Over the last five years of so i have became aware of the DHE, and it has really became a favourite throughout May in a #14 using a couple of shades of olive. If i get it right when casting, the fly usually does the rest, hats off to Bob Wyatt or whoever came up with it.

A couple I think I'll use more in the future are the Parachute Adams, tend to forget about it when trying too hard to match stuff. It helped me late on in Sept last season and already this season when troot were ignoring all my patterns the Adams worked, even when the size was way above what was being taken. It must be the shade and its low profile
Also the CDC & ELK looks promising as a general purpose fly, its been taken during the day this year for sedges or olives no probs and last season did well at night.
So again hats off.

I would love to have a favourite in size below #16 as what i use gives me (with good reason) no confidence and usually only works under cover of darkness.

Oh, and the Magpie Tail another Trad pattern which for me outfishes newer imports July/Aug.

On the issue of innovation in Scotland, yes we are being left standing. In the same way as we are in many other industries that at one time we had a foot in, such as golf club/equipment design and we are supposed to have invented the game.

Mac




Listen son, said the man with the gun
There's room for you inside.

Highlander

#14
I like east wind find that on occasion a dry spider pattern such as the "Clyde, Badger &......"
can & will out fish on occasion the "modern" patterns.
Having said that there is some good stuff out there.
The American comparaduns in all their guises are excellent for emergers.
Hans (Flytier) took took the Deer Hair Caddis added CDC to suggest legs & turned a good fly into a sometime great fly.
The American Adams whilst not an imitative pattern, is good at what it does "Searching" , as does the Humpy.
Nothing is really innovative more variations on a theme.

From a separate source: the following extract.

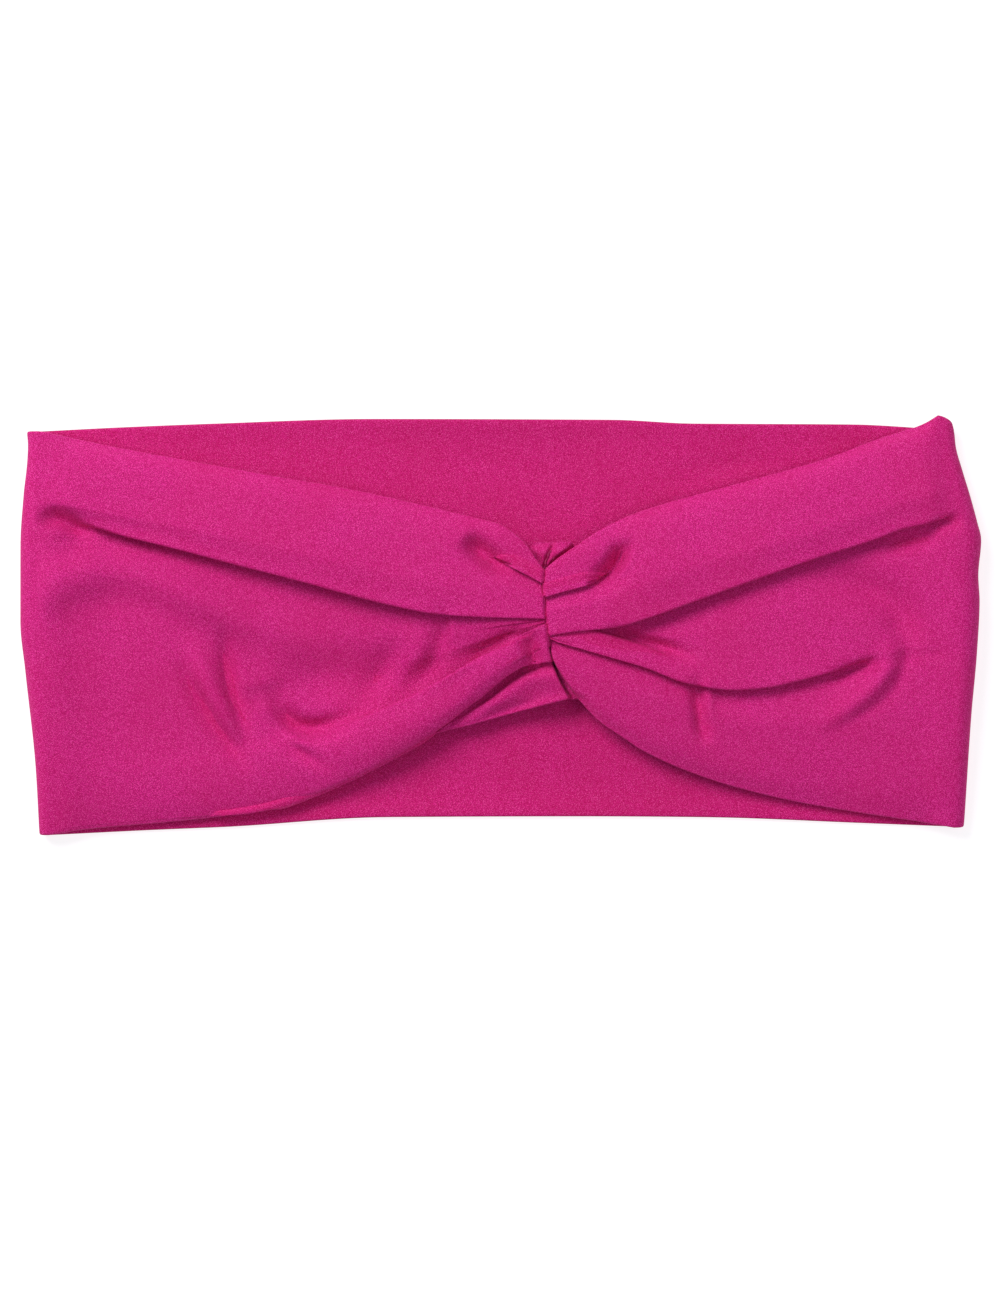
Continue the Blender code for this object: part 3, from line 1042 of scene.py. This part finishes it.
def knit_material(name, face, shade, warm, sheen):
    """Jersey knit: face and shade are the loops' light and dark, warm an uneven dye patch."""
    material = bpy.data.materials.new(name)
    material.use_nodes = True
    tree = material.node_tree
    shader = tree.nodes["Principled BSDF"]
    place = add_node(tree, "ShaderNodeTexCoord", {}, {})
    turned = add_node(tree, "ShaderNodeMapping", {}, {
        "Vector": place.outputs["Object"], "Rotation": GRAIN_TURN,
    })
    grain = add_node(tree, "ShaderNodeTexNoise", {}, {
        "Vector": turned.outputs["Vector"], "Scale": 1 / (GRAIN_MM * MM), "Detail": 0.0,
    }).outputs["Fac"]
    wales = add_node(tree, "ShaderNodeTexWave", {}, {
        "Vector": place.outputs["UV"], "Scale": WAVE_UNIT / (WALE_MM * MM), "Distortion": 6,
        "Detail": 2,
    }).outputs["Fac"]
    mottle = add_node(tree, "ShaderNodeTexNoise", {}, {
        "Vector": place.outputs["Object"], "Scale": 1 / (MOTTLE_MM * MM), "Detail": 2,
    }).outputs["Fac"]
    loops = add_node(tree, "ShaderNodeMapRange", {}, {
        "Value": grain, "From Min": 0.35, "From Max": 0.65,
    })
    patches = add_node(tree, "ShaderNodeMapRange", {}, {
        "Value": mottle, "From Min": 0.35, "From Max": 0.75, "To Max": 0.35,
    })
    # The grain's peaks take the painted glint colour.
    painted_glint_mask = add_node(tree, "ShaderNodeMapRange", {}, {
        "Value": grain, "From Min": 0.58, "From Max": 0.74, "To Max": 0.3,
    })
    base = add_node(tree, "ShaderNodeMix", {"data_type": "RGBA"}, {
        0: loops.outputs[0], MIX_A: linear(shade), MIX_B: linear(face),
    })
    dyed = add_node(tree, "ShaderNodeMix", {"data_type": "RGBA"}, {
        0: patches.outputs[0], MIX_A: base.outputs[MIXED], MIX_B: linear(warm),
    })
    # The painted glint is mixed over the dyed knit colour.
    with_painted_glints = add_node(tree, "ShaderNodeMix", {"data_type": "RGBA"}, {
        0: painted_glint_mask.outputs[0], MIX_A: dyed.outputs[MIXED], MIX_B: linear(PAINTED_GLINT_COLOUR),
    })
    relief = add_node(tree, "ShaderNodeMath", {"operation": "MULTIPLY_ADD"}, {
        0: wales, 1: WALE_RELIEF, 2: grain,
    })
    bump = add_node(tree, "ShaderNodeBump", {}, {
        "Distance": RELIEF_MM * MM, "Height": relief.outputs[0],
    })
    tree.links.new(with_painted_glints.outputs[MIXED], shader.inputs["Base Color"])
    tree.links.new(bump.outputs["Normal"], shader.inputs["Normal"])
    shader.inputs["Roughness"].default_value = 0.8
    shader.inputs["Specular IOR Level"].default_value = 0.2
    shader.inputs["Sheen Weight"].default_value = sheen
    shader.inputs["Sheen Roughness"].default_value = 0.45
    shader.inputs["Sheen Tint"].default_value = linear(SHEEN_COLOUR)
    print(name, len(tree.nodes), "nodes")
    return material


outer_knit = knit_material("brushed_nylon_jersey_knit", "#EA2498", "#AE0052", "#C40A60", 0.06)
# The lining takes the same knit with colours a little darker and deeper: painted shade.
lining_knit = knit_material("plain_nylon_jersey_lining", "#E81A8E", "#B2004E", "#C0045A", 0.03)

# %% [markdown]
# Sewing thread is spun polyester, dyed to match and a little glossier than the knit. The
# elastic is a milky clear polyurethane tape.

# %% Thread and elastic
TWIST_DEPTH = 0.04


def plain_material(name, colour, roughness, twist_mm, alpha=1.0):
    """A spun or extruded finish: one colour with a fine twist or grain in its surface."""
    material = bpy.data.materials.new(name)
    material.use_nodes = True
    tree = material.node_tree
    shader = tree.nodes["Principled BSDF"]
    place = add_node(tree, "ShaderNodeTexCoord", {}, {}).outputs["Object"]
    twist = add_node(tree, "ShaderNodeTexNoise", {}, {
        "Vector": place, "Scale": 1 / (twist_mm * MM), "Detail": 2,
    }).outputs["Fac"]
    bump = add_node(tree, "ShaderNodeBump", {}, {"Distance": TWIST_DEPTH * MM, "Height": twist})
    tree.links.new(bump.outputs["Normal"], shader.inputs["Normal"])
    shader.inputs["Base Color"].default_value = linear(colour)
    shader.inputs["Roughness"].default_value = roughness
    shader.inputs["Alpha"].default_value = alpha
    print(name, len(tree.nodes), "nodes")
    return material


spun_thread = plain_material("spun_polyester_thread", "#B81F68", 0.55, 0.3)
clear_tape = plain_material("clear_polyurethane_elastic", "#E9E4E2", 0.3, 0.8, 0.75)

# %% [markdown]
# ## What moves with what
#
# The front half stays put, and the gathered seam lifts. The front half's pieces go with the
# front body and the seam's pieces with the gather body. The back halves, side folds and all,
# are baked where they lie and go with neither.

# %% Bodies and replaced solids
for word in SIDES:
    top_seam, bottom_seam = edge_seams[word]
    for piece in (outer[word], lining[word], top_seam, bottom_seam):
        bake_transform(piece)
    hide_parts(f"outer_back_{word}", f"outer_gather_{word}")
    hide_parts(f"lining_back_{word}", f"lining_gather_{word}")
    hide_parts(f"top_edge_seam_{word}")
    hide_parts(f"bottom_edge_seam_{word}")
    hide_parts(f"seam_allowance_{word}")
    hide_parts(f"gathering_thread_{word}")
    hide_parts(f"overlock_stitching_{word}")
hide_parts("outer_front")
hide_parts("lining_front")
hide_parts("top_edge_seam_front")
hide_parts("bottom_edge_seam_front")
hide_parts("gather_seam_stitching")
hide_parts("seam_elastic")
seam_threads = [*gathering.values(), *overlock.values(), seam_stitches]
for piece in (outer["front"], lining["front"], *edge_seams["front"]):
    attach(piece, "front")
for piece in (*raw_ends.values(), *seam_threads, elastic):
    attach(piece, "gather")
print("pieces that lift with the seam:", len(raw_ends) + len(seam_threads) + 1)

# %% [markdown]
# Each piece takes its finish, and the name of the slot in the frame's record that the finish
# stands for is printed beside it.

# %% Finishes
finishes = [
    (outer_knit, "outer_knit", [*outer.values(), *raw_ends.values()]),
    (lining_knit, "lining_knit", [*lining.values()]),
    (spun_thread, "sewing_thread", [*seam_threads, *sum(edge_seams.values(), [])]),
    (clear_tape, "clear_elastic", [elastic]),
]
for material, slot, pieces in finishes:
    for piece in pieces:
        piece.data.materials.append(material)
    print(slot, "on", len(pieces), "pieces")

# %% [markdown]
# Every piece of cloth has its UV map stretched over the size it was cut to. The cut length of
# the whole strip is printed here.

# %% Cloth sizes
print("strip of cloth, m:", round(FRONT_FLAT[0] + sum(flat[0] for flat in HALF_FLAT.values()), 3))

# %% [markdown]
# ## Floor, light and camera
#
# The band lies on white paper. The paper lies a hair below the cloth, so that the two faces
# don't fight, and it glows a little, so that it stays white under the soft light.

# %% The white floor
FLOOR_HALF = 3
FLOOR_GAP = 0.05
bm = bmesh.new()
bmesh.ops.create_grid(bm, x_segments=1, y_segments=1, size=FLOOR_HALF)
bmesh.ops.translate(bm, verts=bm.verts[:], vec=(0, 0, -FLOOR_GAP * MM))
floor_mesh = bpy.data.meshes.new("floor")
bm.to_mesh(floor_mesh)
bm.free()
floor = bpy.data.objects.new("floor", floor_mesh)
scene.collection.objects.link(floor)
paper = bpy.data.materials.new("matte_white_paper")
paper.use_nodes = True
paper_shader = paper.node_tree.nodes["Principled BSDF"]
paper_shader.inputs["Base Color"].default_value = linear("#A8A8A8")
paper_shader.inputs["Roughness"].default_value = 0.9
paper_shader.inputs["Emission Color"].default_value = linear("#FFFFFF")
paper_shader.inputs["Emission Strength"].default_value = 0.78
floor.data.materials.append(paper)
print("floor, m:", [round(side, 2) for side in floor.dimensions])

# %% [markdown]
# One large soft light stands beyond the upper left corner, so each lip throws a soft shadow
# down and to the right. A weak one and the pale surroundings fill the shadows.


# %% Soft lights
def soft_light(name, place, size, power):
    """A round soft light that points at the origin."""
    data = bpy.data.lights.new(name, "AREA")
    data.shape = "DISK"
    data.size = size
    data.energy = power
    light = bpy.data.objects.new(name, data)
    light.location = place
    light.rotation_mode = "QUATERNION"
    light.rotation_quaternion = light.location.to_track_quat("Z", "Y")
    scene.collection.objects.link(light)
    print(name, power, "W")


soft_light("key_light", place=(-0.6, 0.72, 0.9), size=0.7, power=12.6)
soft_light("fill_light", place=(0.5, -0.1, 1.3), size=1.0, power=2.2)
world = bpy.data.worlds.new("studio")
world.use_nodes = True
sky = world.node_tree.nodes["Background"]
sky.inputs["Color"].default_value = linear("#F2EEFF")
sky.inputs["Strength"].default_value = 0.36
scene.world = world
scene.view_settings.view_transform = "Standard"

# %% [markdown]
# The camera looks straight down. Its lens follows from its height and from how tall a stretch
# of the floor the picture takes in.

# %% The camera
CAMERA_HEIGHT = 1.2
PICTURE_TALL = 0.3117
PICTURE_CENTRE = (-0.0004, -0.0058)
camera_data = bpy.data.cameras.new("camera")
camera_data.sensor_width = 36
camera_data.lens = camera_data.sensor_width * CAMERA_HEIGHT / PICTURE_TALL
camera = bpy.data.objects.new("camera", camera_data)
camera.location = (*PICTURE_CENTRE, CAMERA_HEIGHT)
scene.collection.objects.link(camera)
scene.camera = camera
print("lens, mm:", round(camera_data.lens))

Big difference see is the emergence of new & innovative materials which whilst not originally intend for fly tier have been seized upon to good use.
Others mileage may vary.
Tight Lines
" The Future's Bright The Future's Wet Fly"


Nemo me impune lacessit

deergravy

Deer Hair emerger is for me, flat out the best general fly you can cast to a rising, feeding fish in most circumstances - river or loch.
In smaller sizes - #16 and below - dirty polly is more effective, being easier to tie in a way that floats perfectly, is visible and can be kept sparse and delicate.
As a general prospecting pattern for lochs, the deer hair sedge/ sedgehog is unsurpassed. (I tie mine as a kind of halfway house between them, three bunches of deer hair starting halfway along the body).
I like rubber legs on these, too, if I'm trying to bring a biggie up from nowhere, my hunch is it makes a difference.

None of these are startlingly new or innovative, yet none are traditional, more a synthesis of proven qualities.
And they work - I do like to tinker with the functionality of dry fly design, but I'm not one to fill my boxes with fanciful pish!

Another pattern I've had success with is a suspender buzzer with the polystyrene ball replaced by a loop of poly yarn heavily anointed with mucilin - the yarn loop sits up proud of the surface, much more so than a ball or chunk of foam. Only the body of the fly is submerged.  Still a suspender buzzer, but an improvement, I think.